Second, the various anxiety provoked by the "supranational" alliance in Brussels drew together parts of the electorate which share views on virtually no other external nor domestic perspectives.

Thirdly, even the most representative organs have a built-in lag. Common Market membership was not a widely discussed issue in the 1969 Parliamentary elections: it has been examined and debated to the point of absurdity this year. Neither was membership a major issue when the nationwide Confederation of Norwegian Labor endorsed its pro-Market leadership as recently as early this year.

There is perplexity in Norway this week. The anti-Market view taken by 53.9 per cent of the electorate is represented by less than one-third of the Parliament. Parliamentary elections do not occur again until September 1973. The Constitutional system provides no way for the Parliament to change in composition in response to such a shift in the electorate's views: both pro-Market parties and politicians, for reasons both of principle and stubbornness are unwilling to lead in the direction they have opposed, but the public has chosen.

Even if the anti-Marketeers composed a near majority of the Parliament, which they do not, they share virtually no other consensus. Among the most active in the opposition campaign were the young leftists--neo-Maoists--many of whom profess to see Norway eventually as an Albanian-type armed camp under attack and seige by the anti-popular forces of East and West. But among the most sympathetic voters were elderly Christians of quite different views. Combined with them, and providing the largest part of the majority vote, were the farmers and fishermen and family members of "outskirt Norway" whose quite substantial living standards are possible only under the type of governmental protection and subsidization which, it was feared. European-wide arrangements made in Brussels would preclude.

It was this latter group which the leadership of organized labor, as recently as a few months ago, was confident of bringing into the fold. The Norwegian worker in the past has invariably sided with the leaderships of the Labor Party and the Confederation of Labor. In the Common Market case, in spite of the most intense education campaign in the history of either, the effort failed.

PRO-MARKETEERS HAD TO defend decision making in Brussels to an electorate already more than skeptical about decision-making as far away from the grass-roots as Oslo. They had to defend an administrative structure in Brussels which decidedly is not democratic.
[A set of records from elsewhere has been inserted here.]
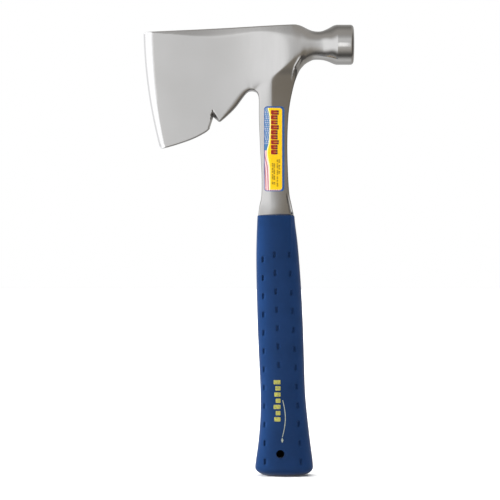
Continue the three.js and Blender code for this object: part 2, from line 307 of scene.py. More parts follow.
def nearest(points, curve):
    """Distance from each point to a polyline, and the polyline's further columns at the nearest place."""
    start, end = curve[:-1], curve[1:]
    run = end[:, :2] - start[:, :2]
    length2 = (run**2).sum(1)
    distance = np.empty(len(points))
    extra = np.empty((len(points), curve.shape[1] - 2))
    for low in range(0, len(points), 4000):
        part = points[low : low + 4000]
        offset = part[:, None, :] - start[None, :, :2]
        t = np.clip((offset * run).sum(2) / length2, 0, 1)
        gap2 = ((offset - t[..., None] * run) ** 2).sum(2)
        best = gap2.argmin(1)
        rows = np.arange(len(part))
        share = t[rows, best][:, None]
        distance[low : low + len(part)] = np.sqrt(gap2[rows, best])
        extra[low : low + len(part)] = start[best, 2:] * (1 - share) + end[best, 2:] * share
    return distance, extra


def smooth_min(a, b, reach):
    """The smaller of two thicknesses with a fillet where they cross."""
    return 0.5 * (a + b - np.sqrt((a - b) ** 2 + reach**2))


def soft_positive(value, soft):
    """The value where it is positive and 0 elsewhere, with the corner softened."""
    return 0.5 * (value + np.sqrt(value**2 + soft**2))


# --- Forging: outline --------------------------------------------------------------------------


def edge_x(z):
    """X of the cutting edge, an arc. Its lower part swings under the handle, and there the bevel's formula
    thins the hidden tang: a known fault."""
    below = np.minimum(z, EDGE_CENTRE_Z) - EDGE_CENTRE_Z
    return EDGE_X + EDGE_RADIUS - np.sqrt(EDGE_RADIUS**2 - below**2)


def top_edge_z(x):
    """Z of the blade's top, a straight line from the toe to the shoulder."""
    return np.interp(x, [TOE[0], SHOULDER_X], [TOE[1], SHOULDER_TOP])


def neck_at(x):
    """Top, bottom, half thickness and squareness of the neck and poll at x."""
    columns = np.array(NECK, float)
    top, bottom, half, square = (along(x, columns[:, [0, k]]) for k in (1, 2, 3, 4))
    into = np.clip(x - (FACE_X - POLL_ROUND), 0, POLL_ROUND)
    shrink = POLL_ROUND - np.sqrt(POLL_ROUND**2 - into**2)
    return top - shrink, bottom + shrink, half - shrink, square


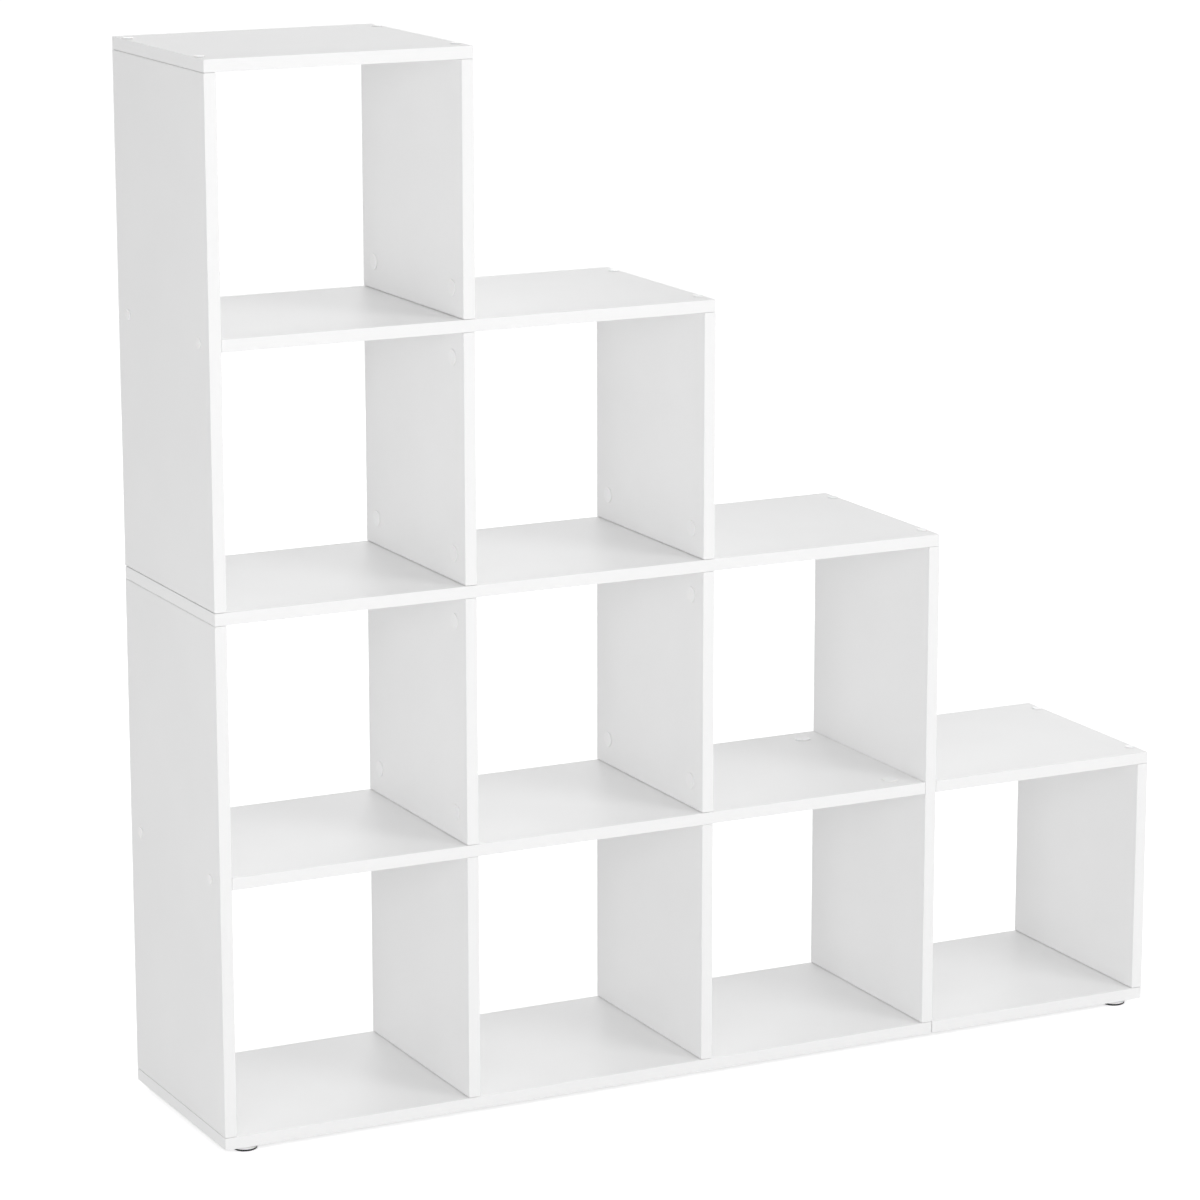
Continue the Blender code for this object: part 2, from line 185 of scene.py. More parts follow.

They were compromised again and again by the interpretations in Norway of such routine EC dynamics as the jousting over this autumn's summit meeting and M. Pompidou's statement a week before the Norwegian referendum advocating the eventual membership of totalitarian Spain in the Market.

Eventually pro-marketeers had to ask support on the grounds that events outside of Norway made declining to enter unthinkable. European development would go on on without Norway. Stagnation was inevitable. Without the economic growth obtainable only by membership, precisely the subsidies and welfare programs which currently give the average Norwegian a better living standard than most in the Six could no longer be financed. Isolation, drifting, exclusion, possibly lessened external commitment to Norwegian defense, they say, would invariably result.

Anti-marketeers, starting a year or so ago, with almost none of the bases of power which traditionally have been vital in Norwegian politics, nevertheless obtained the offensive. Aligned against them were the entire Labor Party and Conservative press, virtually the entire commercial and industrial establishment, the Government itself and much of the Opposition, and such formidable advocates within the Common Market as the Norwegian-speaking chancellor of West Germany, Willy Brandt.

Opposition started with the small farmers. Their futures were the most vulnerable in any rational, free market agricultural scheme. Through complex and expensive interventions, Norway makes possible profitable, one-family farming in climate and terrain as far north as 300 miles above the Artic Circle. Northern Norway--that area nearly twice the size of Denmark lying above the Arctic Circle voted nine to one against membership this week.